# Exercise details
Copy out all of the data exactly as it appears.

# Data extract
────────────────────
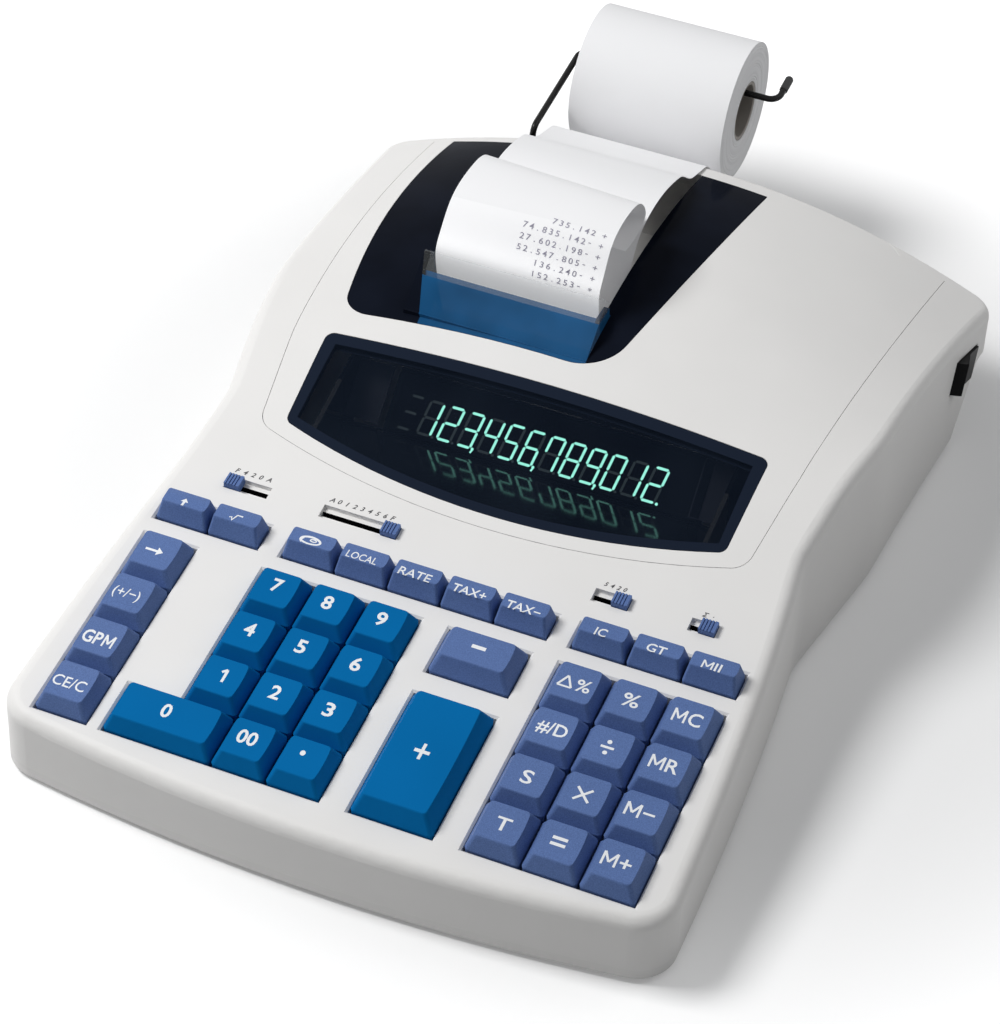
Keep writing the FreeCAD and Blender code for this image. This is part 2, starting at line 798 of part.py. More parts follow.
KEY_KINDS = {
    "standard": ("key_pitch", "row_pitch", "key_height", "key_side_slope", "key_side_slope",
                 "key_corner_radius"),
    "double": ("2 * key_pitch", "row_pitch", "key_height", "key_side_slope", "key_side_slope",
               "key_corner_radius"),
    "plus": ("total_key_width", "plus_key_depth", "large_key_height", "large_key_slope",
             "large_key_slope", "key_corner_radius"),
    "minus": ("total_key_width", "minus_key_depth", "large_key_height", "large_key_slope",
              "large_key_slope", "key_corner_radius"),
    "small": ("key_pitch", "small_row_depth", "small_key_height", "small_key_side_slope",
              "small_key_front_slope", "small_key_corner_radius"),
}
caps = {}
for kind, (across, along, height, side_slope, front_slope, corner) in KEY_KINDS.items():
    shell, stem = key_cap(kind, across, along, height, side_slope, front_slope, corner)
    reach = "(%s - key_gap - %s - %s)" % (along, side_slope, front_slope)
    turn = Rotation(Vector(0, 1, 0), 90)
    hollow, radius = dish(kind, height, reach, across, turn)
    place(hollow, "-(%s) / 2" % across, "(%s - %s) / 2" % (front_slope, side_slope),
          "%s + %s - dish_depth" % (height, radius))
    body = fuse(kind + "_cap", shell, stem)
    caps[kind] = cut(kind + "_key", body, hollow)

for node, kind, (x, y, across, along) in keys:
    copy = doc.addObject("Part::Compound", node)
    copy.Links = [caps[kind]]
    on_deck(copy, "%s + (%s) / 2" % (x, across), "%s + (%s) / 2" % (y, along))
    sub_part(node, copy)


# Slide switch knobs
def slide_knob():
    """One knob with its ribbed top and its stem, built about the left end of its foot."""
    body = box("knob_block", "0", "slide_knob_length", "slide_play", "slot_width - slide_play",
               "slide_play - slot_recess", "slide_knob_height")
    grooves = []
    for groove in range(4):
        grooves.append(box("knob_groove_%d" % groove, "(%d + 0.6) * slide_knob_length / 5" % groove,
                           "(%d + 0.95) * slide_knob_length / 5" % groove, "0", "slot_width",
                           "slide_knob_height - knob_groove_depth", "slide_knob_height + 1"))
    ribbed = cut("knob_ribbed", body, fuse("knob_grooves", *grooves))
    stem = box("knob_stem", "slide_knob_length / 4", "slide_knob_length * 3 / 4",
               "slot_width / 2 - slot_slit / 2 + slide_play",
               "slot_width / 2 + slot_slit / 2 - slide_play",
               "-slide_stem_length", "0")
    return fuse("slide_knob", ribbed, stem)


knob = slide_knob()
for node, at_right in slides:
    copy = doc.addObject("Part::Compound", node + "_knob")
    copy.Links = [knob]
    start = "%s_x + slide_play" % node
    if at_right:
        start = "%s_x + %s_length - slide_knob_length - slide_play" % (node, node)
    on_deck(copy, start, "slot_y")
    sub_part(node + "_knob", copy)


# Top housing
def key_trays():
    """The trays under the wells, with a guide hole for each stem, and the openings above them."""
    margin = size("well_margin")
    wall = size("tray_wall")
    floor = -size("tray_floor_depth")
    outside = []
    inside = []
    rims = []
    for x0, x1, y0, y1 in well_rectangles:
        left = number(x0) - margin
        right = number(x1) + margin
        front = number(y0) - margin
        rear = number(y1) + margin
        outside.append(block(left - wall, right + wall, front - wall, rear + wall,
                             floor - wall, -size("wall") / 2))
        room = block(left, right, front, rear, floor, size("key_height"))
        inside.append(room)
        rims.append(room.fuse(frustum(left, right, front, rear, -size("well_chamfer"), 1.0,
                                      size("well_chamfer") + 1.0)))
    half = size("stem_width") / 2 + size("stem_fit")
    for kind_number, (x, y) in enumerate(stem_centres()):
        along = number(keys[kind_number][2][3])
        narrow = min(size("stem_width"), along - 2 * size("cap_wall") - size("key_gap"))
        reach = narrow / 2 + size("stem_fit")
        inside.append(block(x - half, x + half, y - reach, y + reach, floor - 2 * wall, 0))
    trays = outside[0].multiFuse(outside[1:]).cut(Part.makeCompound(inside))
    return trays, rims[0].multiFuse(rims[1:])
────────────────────
# Task response
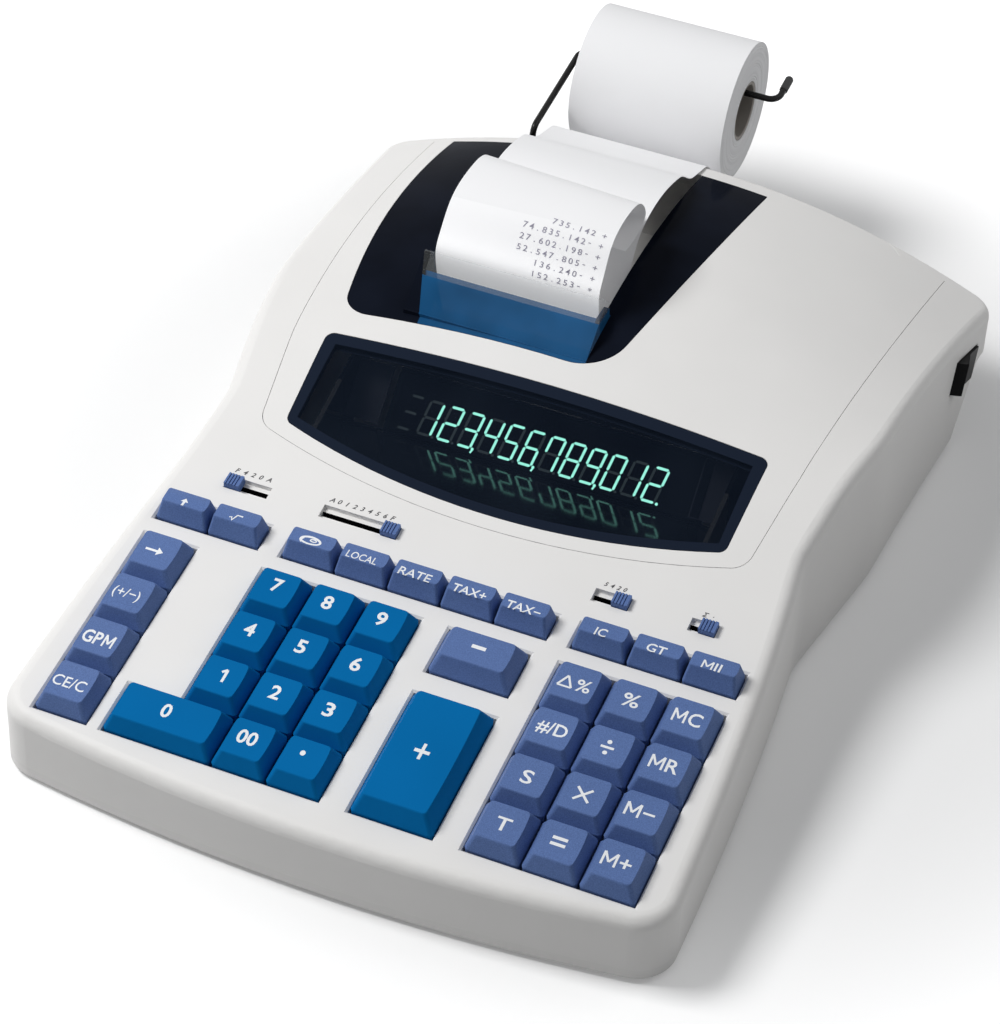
Keep writing the FreeCAD and Blender code for this image. This is part 2, starting at line 798 of part.py. More parts follow.
KEY_KINDS = {
    "standard": ("key_pitch", "row_pitch", "key_height", "key_side_slope", "key_side_slope",
                 "key_corner_radius"),
    "double": ("2 * key_pitch", "row_pitch", "key_height", "key_side_slope", "key_side_slope",
               "key_corner_radius"),
    "plus": ("total_key_width", "plus_key_depth", "large_key_height", "large_key_slope",
             "large_key_slope", "key_corner_radius"),
    "minus": ("total_key_width", "minus_key_depth", "large_key_height", "large_key_slope",
              "large_key_slope", "key_corner_radius"),
    "small": ("key_pitch", "small_row_depth", "small_key_height", "small_key_side_slope",
              "small_key_front_slope", "small_key_corner_radius"),
}
caps = {}
for kind, (across, along, height, side_slope, front_slope, corner) in KEY_KINDS.items():
    shell, stem = key_cap(kind, across, along, height, side_slope, front_slope, corner)
    reach = "(%s - key_gap - %s - %s)" % (along, side_slope, front_slope)
    turn = Rotation(Vector(0, 1, 0), 90)
    hollow, radius = dish(kind, height, reach, across, turn)
    place(hollow, "-(%s) / 2" % across, "(%s - %s) / 2" % (front_slope, side_slope),
          "%s + %s - dish_depth" % (height, radius))
    body = fuse(kind + "_cap", shell, stem)
    caps[kind] = cut(kind + "_key", body, hollow)

for node, kind, (x, y, across, along) in keys:
    copy = doc.addObject("Part::Compound", node)
    copy.Links = [caps[kind]]
    on_deck(copy, "%s + (%s) / 2" % (x, across), "%s + (%s) / 2" % (y, along))
    sub_part(node, copy)


# Slide switch knobs
def slide_knob():
    """One knob with its ribbed top and its stem, built about the left end of its foot."""
    body = box("knob_block", "0", "slide_knob_length", "slide_play", "slot_width - slide_play",
               "slide_play - slot_recess", "slide_knob_height")
    grooves = []
    for groove in range(4):
        grooves.append(box("knob_groove_%d" % groove, "(%d + 0.6) * slide_knob_length / 5" % groove,
                           "(%d + 0.95) * slide_knob_length / 5" % groove, "0", "slot_width",
                           "slide_knob_height - knob_groove_depth", "slide_knob_height + 1"))
    ribbed = cut("knob_ribbed", body, fuse("knob_grooves", *grooves))
    stem = box("knob_stem", "slide_knob_length / 4", "slide_knob_length * 3 / 4",
               "slot_width / 2 - slot_slit / 2 + slide_play",
               "slot_width / 2 + slot_slit / 2 - slide_play",
               "-slide_stem_length", "0")
    return fuse("slide_knob", ribbed, stem)


knob = slide_knob()
for node, at_right in slides:
    copy = doc.addObject("Part::Compound", node + "_knob")
    copy.Links = [knob]
    start = "%s_x + slide_play" % node
    if at_right:
        start = "%s_x + %s_length - slide_knob_length - slide_play" % (node, node)
    on_deck(copy, start, "slot_y")
    sub_part(node + "_knob", copy)


# Top housing
def key_trays():
    """The trays under the wells, with a guide hole for each stem, and the openings above them."""
    margin = size("well_margin")
    wall = size("tray_wall")
    floor = -size("tray_floor_depth")
    outside = []
    inside = []
    rims = []
    for x0, x1, y0, y1 in well_rectangles:
        left = number(x0) - margin
        right = number(x1) + margin
        front = number(y0) - margin
        rear = number(y1) + margin
        outside.append(block(left - wall, right + wall, front - wall, rear + wall,
                             floor - wall, -size("wall") / 2))
        room = block(left, right, front, rear, floor, size("key_height"))
        inside.append(room)
        rims.append(room.fuse(frustum(left, right, front, rear, -size("well_chamfer"), 1.0,
                                      size("well_chamfer") + 1.0)))
    half = size("stem_width") / 2 + size("stem_fit")
    for kind_number, (x, y) in enumerate(stem_centres()):
        along = number(keys[kind_number][2][3])
        narrow = min(size("stem_width"), along - 2 * size("cap_wall") - size("key_gap"))
        reach = narrow / 2 + size("stem_fit")
        inside.append(block(x - half, x + half, y - reach, y + reach, floor - 2 * wall, 0))
    trays = outside[0].multiFuse(outside[1:]).cut(Part.makeCompound(inside))
    return trays, rims[0].multiFuse(rims[1:])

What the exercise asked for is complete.